Aim →
In the listing below, find the line with "return stood(plan[:, 0], plan[:, 1], height)", then repeat exactly every line from the top through that one.

Supplied material →
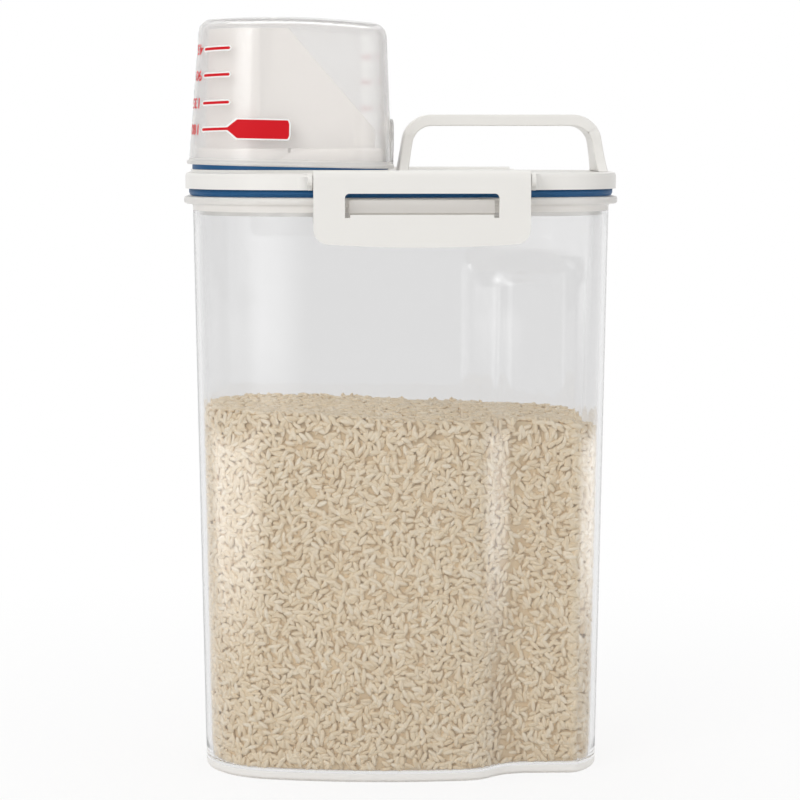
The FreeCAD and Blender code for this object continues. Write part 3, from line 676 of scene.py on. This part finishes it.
# The measuring cup is a thin clear moulding that stands mouth down over the spout, a little
# askew on its seal. Its walls taper to a rounded edge and a low domed end, and a thumb tab stands out.
CUP_X, CUP_HALF, CUP_H, MOUTH_Z, CUP_TAPER, CUP_TILT = -42.05, 38.25, 56.15, 230.7, 3.3, 1.2
CUP_WALL, CUP_EDGE_R, DOME_R = 1.6, 4.2, 310.0
OUTER_CORNER, INNER_CORNER, LIP_TOP = 28.0, 15.0, 2.4
OUTER_COUNT, INNER_COUNT, SIDE_COUNT, END_COUNT = 20, 14, 8, 6
TAB_HALF, TAB_FOOT, TAB_TOP, TAB_PROUD = 12.0, 1.2, 18.5, 0.9


def cup_plan(inset):
    """Rounded square: straight sides between corner circles, the large ones away from the handle."""
    half, outer, inner = CUP_HALF - inset, OUTER_CORNER - inset, INNER_CORNER - inset
    right, left, q = CUP_X + half, CUP_X - half, math.pi / 2
    return np.concatenate([
        run_points((right, inner - half), (right, half - inner), SIDE_COUNT),
        arc_points((right - inner, half - inner), inner, 0, q, INNER_COUNT),
        run_points((right - inner, half), (left + outer, half), SIDE_COUNT),
        arc_points((left + outer, half - outer), outer, q, 2 * q, OUTER_COUNT),
        run_points((left, half - outer), (left, outer - half), END_COUNT),
        arc_points((left + outer, outer - half), outer, 2 * q, 3 * q, OUTER_COUNT),
        run_points((left + outer, -half), (right - inner, -half), SIDE_COUNT),
        arc_points((right - inner, inner - half), inner, 3 * q, 4 * q, INNER_COUNT),
    ])


def taper(height):
    """Draw-in of the cup's wall: the whole taper times the height over the mouth, over the cup's height."""
    return CUP_TAPER * height / CUP_H


def stood(x, y, height):
    """Place of a cup point from plan x and y and its height, turned by the tilt about the mouth's middle."""
    a = math.radians(CUP_TILT)
    across = x - CUP_X
    z = MOUTH_Z - across * math.sin(a) + height * math.cos(a)
    return np.stack([CUP_X + across * math.cos(a) + height * math.sin(a), y + 0 * z, z], -1)


def cup_ring(height, inset):
    """Level ring of the cup at a height over its mouth."""
    plan = cup_plan(inset)
    return stood(plan[:, 0], plan[:, 1], height)


def dome_drop(plan):
    """Fall of the domed end at a plan point: half its squared distance from the middle over the radius."""
    return ((plan[:, 0] - CUP_X) ** 2 + plan[:, 1] ** 2) / (2 * DOME_R)


def closed_end(apex, offset, edge_r):
    """Rings of one skin up the tapered wall, round its edge and over the dome, which is apex high.

    The edge is a quarter circle of radius edge_r, set down by the dome's fall at each point of the plan.
    """
    edge_inset = taper(apex - edge_r) + offset
    found = []
    for share in np.linspace(0, 1, 13):
        plan = cup_plan(edge_inset)
        top = apex - dome_drop(plan) - edge_r
        height = LIP_TOP + (top - LIP_TOP) * share
        plan = cup_plan(offset) + (plan - cup_plan(offset)) * (height / (apex - edge_r))[:, None]
        found.append(stood(plan[:, 0], plan[:, 1], height))
    for turn in np.radians(np.linspace(0, 90, 10))[1:]:
        plan = cup_plan(edge_inset + edge_r * (1 - math.cos(turn)))
        height = apex - dome_drop(plan) - edge_r * (1 - math.sin(turn))
        found.append(stood(plan[:, 0], plan[:, 1], height))
    for share in np.linspace(1, 0.06, 11)[1:]:
        inward = (plan - [CUP_X, 0]) * share + [CUP_X, 0]
        found.append(stood(inward[:, 0], inward[:, 1], apex - dome_drop(inward)))
    return found


cup_clear = clear_plastic("cup_clear", (0.905, 0.898, 0.893), 0.13, haze=0.18)
# The cup's lip, from the mouth up its outside: height over the mouth and how far each ring draws in.
lip_profile = [
    (0, CUP_WALL), (0, -0.3), (0.15, -0.65), (0.5, -0.8), (1.1, -0.8), (1.45, -0.65), (1.6, -0.3), (1.7, 0.1),
]
outside = [cup_ring(height, inset) for height, inset in lip_profile] + closed_end(CUP_H, 0.0, CUP_EDGE_R)
inside = closed_end(CUP_H - CUP_WALL, CUP_WALL, CUP_EDGE_R - CUP_WALL)
points, faces = stacked(outside, caps=(False, True))
inner_points, inner_faces = stacked(inside, start=len(points), caps=(False, True))
around = len(outside[0])
join = [[k, len(points) + k, len(points) + (k + 1) % around, (k + 1) % around] for k in range(around)]
faces = faces + [face[::-1] for face in inner_faces] + join
kinds = np.zeros(len(faces))
kinds[:len(lip_profile) * around] = 1
points = np.concatenate([points, inner_points])
cup = mesh_piece("cup_walls", points, faces, [cup_clear, rim_frost], "cup", kinds)
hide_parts("measuring_cup")

arch = np.concatenate([
    run_points((-TAB_HALF, TAB_FOOT), (TAB_HALF, TAB_FOOT), 12),
    arc_points((0, TAB_TOP - TAB_HALF), TAB_HALF, 0, math.pi, 24),
    run_points((-TAB_HALF, TAB_TOP - TAB_HALF), (-TAB_HALF, TAB_FOOT), 4),
])
tab_middle = np.array([0, TAB_TOP / 2])
rings = []
for proud, inset in ((-1.0, 0.0), (TAB_PROUD - 0.45, 0.0), (TAB_PROUD - 0.12, 0.15), (TAB_PROUD, 0.5)):
    outline = tab_middle + (arch - tab_middle) * (1 - inset / TAB_HALF)
    rings.append(stood(CUP_X + CUP_HALF + proud, outline[:, 0], outline[:, 1]))
points, faces = stacked(rings, caps=(True, True))
tab = mesh_piece("thumb_tab", points, faces, [cup_clear], "cup")


# The cup's scale is printed on its corner in red over a white ground: four bars, of which the full
# one ends in a plain pointed label, and small numbers that stand upright when the cup does.
PRINT_LIFT, GROUND_LIFT, GROUND_MARGIN = 0.07, 0.035, 0.55
BAR_HALF, BAR_LEAST, LABEL_HALF, LABEL_ROUND, LABEL_BLUNT = 0.5, 0.05, 3.45, 1.0, 0.98
BAR_START, BAR_END, LABEL_END = 26.6, 12.9, -9.9
BAR_LEVELS, BAR_RISE = (13.0, 22.75, 33.0, 42.75), 0.6
POINT_START, POINT_LENGTH = 0.6, 4.0
FAR_START, FAR_END = 5.0, 12.5
NUMBER_SIZE, NUMBER_START, NUMBER_STRETCH = 5.4, 28.2, 1.25
NUMBER_WEIGHT, NUMBER_DEPTH, NUMBER_LIFT, NUMBER_SEAM = 0.08, 0.015, 0.03, 0.0001


def cup_skin(side, corner, run, height, lift):
    """Point on the skin at an arc length, called run, from the start of one side's corner circle.

    In plan it is the circle's centre plus (radius + lift) times (sin, cos) of run over radius, and
    before the start it goes straight on along the side.
    """
    inset = taper(height)
    half, radius = CUP_HALF - inset, corner - inset
    turn = np.clip(run, 0, None) / radius
    flat = np.clip(run, None, 0)
    x = half - radius + (radius + lift) * np.sin(turn) + flat
    y = half - radius + (radius + lift) * np.cos(turn)
    return stood(CUP_X - side * x, -side * y, height)


def printed(name, side, corner, run, level, half_width, lift, finish):
    """Thin closed film on the skin: at each run it reaches half_width above and below its level."""
    across = np.array([-1, -1, -0.5, 0, 0.5, 1, 1, 0])
    over = np.array([0, 1, 1, 1, 1, 1, 0, 0]) * lift
    height = level[:, None] + half_width[:, None] * across
    grid = cup_skin(side, corner, np.repeat(run[:, None], len(across), 1), height, over[None])
    points, faces = stacked(grid, caps=(True, True))
    film = mesh_piece(name, points, faces, [finish], "cup", smooth=False)


def rounded_ends(run, start, end, half):
    """Half width of a bar with round ends: sqrt(half^2 - distance past the end's centre^2), or the least."""
    past = np.maximum(np.maximum(start + half - run, run - end + half), 0)
    return np.maximum(np.sqrt(np.maximum(half ** 2 - past ** 2, 0)), BAR_LEAST)


scale_red = satin_plastic("scale_red", (0.66, 0.004, 0.012), 0.55, 0.1, coat=0.0, gloss=0.2)
scale_white = satin_plastic("scale_white", (0.93, 0.93, 0.92), 0.55, 0.1, coat=0.0, gloss=0.2)
for number, low in enumerate(BAR_LEVELS):
    for finish, grow, lift in ((scale_white, GROUND_MARGIN, GROUND_LIFT), (scale_red, 0.0, PRINT_LIFT)):
        last = LABEL_END if number == 0 else BAR_END
        run = np.linspace(last - grow, BAR_START + grow, 90 if number == 0 else 34)
        width = rounded_ends(run, last - grow, BAR_START + grow, BAR_HALF + grow)
        if number == 0:
            point = np.clip((BAR_END + POINT_START + grow - run) / POINT_LENGTH, 0, 1)
            width = width + point * (LABEL_HALF - BAR_HALF)
            corner = np.clip(LABEL_END - grow + LABEL_ROUND - run, 0, LABEL_ROUND)
            width = width - LABEL_ROUND + np.sqrt(LABEL_ROUND ** 2 - corner ** 2 * LABEL_BLUNT)
        level = low + BAR_RISE * np.clip((BAR_START - run) / (BAR_START - BAR_END), 0, 1)
        name = "bar_%d_%s" % (number, "ground" if grow else "print")
        printed(name, 1, OUTER_CORNER, run, level, width, lift, finish)
for number, low in enumerate(BAR_LEVELS):
    run = np.linspace(FAR_START, FAR_END, 24)
    level = np.full(len(run), low)
    width = rounded_ends(run, FAR_START, FAR_END, BAR_HALF)
    printed("far_bar_%d" % number, -1, INNER_CORNER, run, level, width, PRINT_LIFT, scale_red)

for words, low in zip(("180", "135", "90", "45"), BAR_LEVELS):
    curve = bpy.data.curves.new("number_" + words, "FONT")
    curve.body = words
    curve.size = NUMBER_SIZE
    curve.extrude = NUMBER_DEPTH
    curve.offset = NUMBER_WEIGHT
    curve.resolution_u = 3
    holder = bpy.data.objects.new("number_" + words, curve)
    bpy.context.scene.collection.objects.link(holder)
    flat = bpy.data.meshes.new_from_object(holder)
    bpy.data.objects.remove(holder)
    work = bmesh.new()
    work.from_mesh(flat)
    bmesh.ops.remove_doubles(work, verts=work.verts, dist=NUMBER_SEAM)
    work.to_mesh(flat)
    work.free()
    spots = np.zeros(len(flat.vertices) * 3)
    flat.vertices.foreach_get("co", spots)
    spots = spots.reshape(-1, 3)
    middle = (spots[:, 1].min() + spots[:, 1].max()) / 2
    run, height = NUMBER_START + spots[:, 0] * NUMBER_STRETCH, low + middle - spots[:, 1]
    points = cup_skin(1, OUTER_CORNER, run, height, spots[:, 2] + NUMBER_LIFT)
    faces = [list(face.vertices) for face in flat.polygons]
    digits = mesh_piece("number_" + words, points, faces, [scale_red], "cup", smooth=False)


sizes = {"cad": cad_box, "visual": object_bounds()}
sizes = {name: [list(map(float, corner)) for corner in box] for name, box in sizes.items()}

Exercise solution →
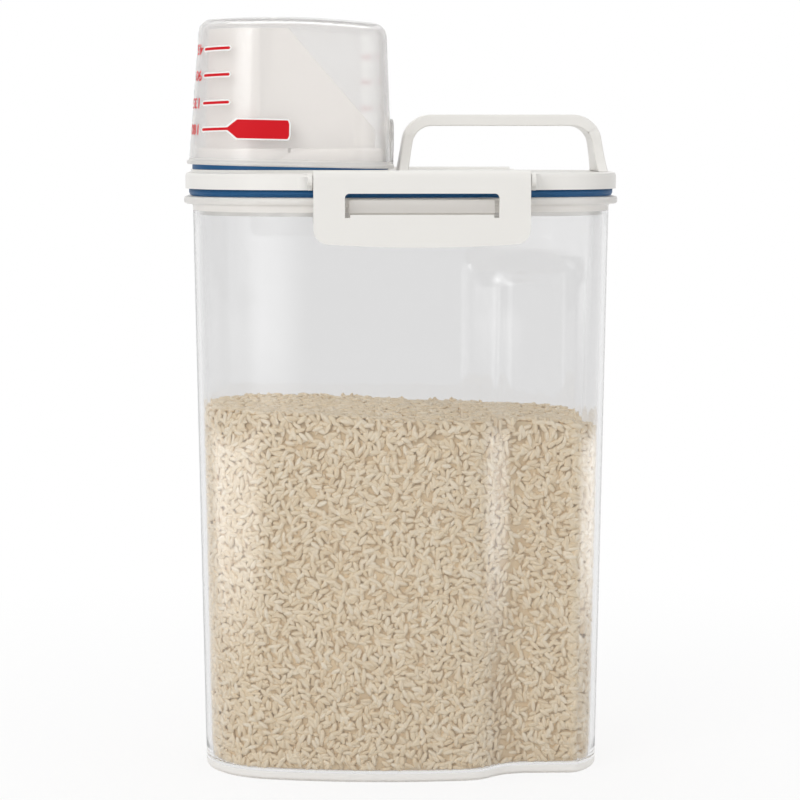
The FreeCAD and Blender code for this object continues. Write part 3, from line 676 of scene.py on. This part finishes it.
# The measuring cup is a thin clear moulding that stands mouth down over the spout, a little
# askew on its seal. Its walls taper to a rounded edge and a low domed end, and a thumb tab stands out.
CUP_X, CUP_HALF, CUP_H, MOUTH_Z, CUP_TAPER, CUP_TILT = -42.05, 38.25, 56.15, 230.7, 3.3, 1.2
CUP_WALL, CUP_EDGE_R, DOME_R = 1.6, 4.2, 310.0
OUTER_CORNER, INNER_CORNER, LIP_TOP = 28.0, 15.0, 2.4
OUTER_COUNT, INNER_COUNT, SIDE_COUNT, END_COUNT = 20, 14, 8, 6
TAB_HALF, TAB_FOOT, TAB_TOP, TAB_PROUD = 12.0, 1.2, 18.5, 0.9


def cup_plan(inset):
    """Rounded square: straight sides between corner circles, the large ones away from the handle."""
    half, outer, inner = CUP_HALF - inset, OUTER_CORNER - inset, INNER_CORNER - inset
    right, left, q = CUP_X + half, CUP_X - half, math.pi / 2
    return np.concatenate([
        run_points((right, inner - half), (right, half - inner), SIDE_COUNT),
        arc_points((right - inner, half - inner), inner, 0, q, INNER_COUNT),
        run_points((right - inner, half), (left + outer, half), SIDE_COUNT),
        arc_points((left + outer, half - outer), outer, q, 2 * q, OUTER_COUNT),
        run_points((left, half - outer), (left, outer - half), END_COUNT),
        arc_points((left + outer, outer - half), outer, 2 * q, 3 * q, OUTER_COUNT),
        run_points((left + outer, -half), (right - inner, -half), SIDE_COUNT),
        arc_points((right - inner, inner - half), inner, 3 * q, 4 * q, INNER_COUNT),
    ])


def taper(height):
    """Draw-in of the cup's wall: the whole taper times the height over the mouth, over the cup's height."""
    return CUP_TAPER * height / CUP_H


def stood(x, y, height):
    """Place of a cup point from plan x and y and its height, turned by the tilt about the mouth's middle."""
    a = math.radians(CUP_TILT)
    across = x - CUP_X
    z = MOUTH_Z - across * math.sin(a) + height * math.cos(a)
    return np.stack([CUP_X + across * math.cos(a) + height * math.sin(a), y + 0 * z, z], -1)


def cup_ring(height, inset):
    """Level ring of the cup at a height over its mouth."""
    plan = cup_plan(inset)
    return stood(plan[:, 0], plan[:, 1], height)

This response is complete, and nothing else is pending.